Política

Instrumentos do Estado maltratados por Bolsonaro

O presidente Jair Bolsonaro (PSL) maltrata instrumentos de Estado que atenderiam ao marketing de seu governo. A bem da verdade, ele não reinventa a roda de desmandos do poder. Porém, exagera quando seus coturnos assumem o papel da “bic” e rabiscam pensamentos no Twitter. O editorial “A batalha contra a realidade”, de hoje (27), no Estadão, em sumário, mostra isso. Fica evidente onde a inteligência do time de generais do IME e brigadeiros do ITA perde o jogo: no desprezo pelo poder da Comunicação.  

No início do primeiro Governo Lula (e antes de estourar o ‘Mensalão’), o jornalista Maurício Lara fez uma palestra no Sindicato dos Jornalistas de MG. Ele era da equipe de governo, na área de Ricardo Kotscho. Direto e debruçado em números, sintetizou o poder de manipulação (não usou essa palavra) à disposição do Governo país afora: “(mais de) 400 núcleos de jornalistas”. E outra legião de profissionais experientes em marketing e publicidade, dentro e fora das sombras do Planalto. O conjunto cobria cada m2 dos labirintos federais. Sempre de prontidão, até por mais que 24 horas do dia, se fosse possível esticar a contagem do tempo. E, por fora, havia o reforço dos serviços contratos e dos governos estaduais e municipais vinculados.

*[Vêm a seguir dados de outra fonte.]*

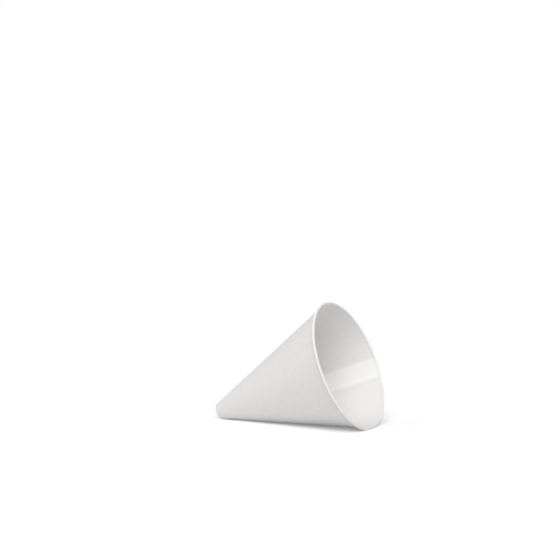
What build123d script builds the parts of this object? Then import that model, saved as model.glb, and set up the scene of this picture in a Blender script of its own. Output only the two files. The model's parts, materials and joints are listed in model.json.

IBGE teve que mascarar realidade do Estado

O país estava ocupado por um verdadeiro Estado da Comunicação. Em tese, eram poucas chances para erros. Todos a serviço dos Ministérios, autarquias, estatais de capital misto (com ações do capital em Bolsa e sócios privados – nacionais e estrangeiros). A ordem permanente (decorada até nas vírgulas) era neutralizar notícias ruins (péssimas, mesmo). Portanto, tarefa fácil. Governo sempre tem centenas de inaugurações e “novos” programas, principalmente de alcance social. Se, mesmo assim, o gráfico da opinião pública despencasse, o Governo Lula pinçava, do fundo de alguma gaveta, um indicador positivo.

Assim, entravam em campo IBGE, Ipea, BC, Caixa... Mas, se, ainda, tudo parecesse perdido, era despachado um “Fato Relevante” de estatal, preferencialmente da Petrobras. No pregão da Bovespa, se requentava 50% do discurso para o empresariado. Felicidade maior girava nos borderôs do capital externo – especulativo. No final, o mais importante, serenava a população na proa do barco.

Lula mudou “pibinhos”; FHC curtiu o real

No final, Lula da Silva (PT) surfou ondas tenebrosas do Mensalão. O fundador do PT pegou mais um mandato. Além disso, sem esforço, fez Dilma sucessora e reeleita. Contudo, Dilma Rousseff, com toda aquela galera da Comunicação, não teve a malandragem do padrinho. Batia muito. Não era de afagos. Caiu, em maio 2016, embaçada na neblina de escândalos que aflorava no curso das investigações da Lava Jato, que já banca 13 meses da prisão de Lula. Mesmo sem ser investigada, ela perdeu, porque não soube sobreviver ao jogo no tombo das “pedaladas”.

Lula e Dilma também deram sovas nos instrumentos de Estado. Queriam deles maior engajamento às suas propagandas pessoais. Michel Temer, em seus dois anos e meio, também abusou. Porém, os três nunca se rebelaram contra todos, de uma só vez e permanentemente, como faz Bolsonaro. Eram sazonais. Ao IBGE e Ipea, por exemplo, impuseram várias “revisões” aos desconfortáveis “pibinhos”. Houve algumas intervenções políticas. Por várias vezes, decretaram giros de 180 graus em gráficos feios. Assim, índices negativos viravam positivos, ou nem tão sofríveis. Lula tanto mexeu que a economia de sua era teve “crescimento” (média anual de 4%) acima dos oito anos do antecessor Fernando Henrique (2,3%). FHC (PSDB), por sua vez, montado na estabilidade da moeda, principal âncora do Plano Real, e privatizações, inaugurou segundo mandato.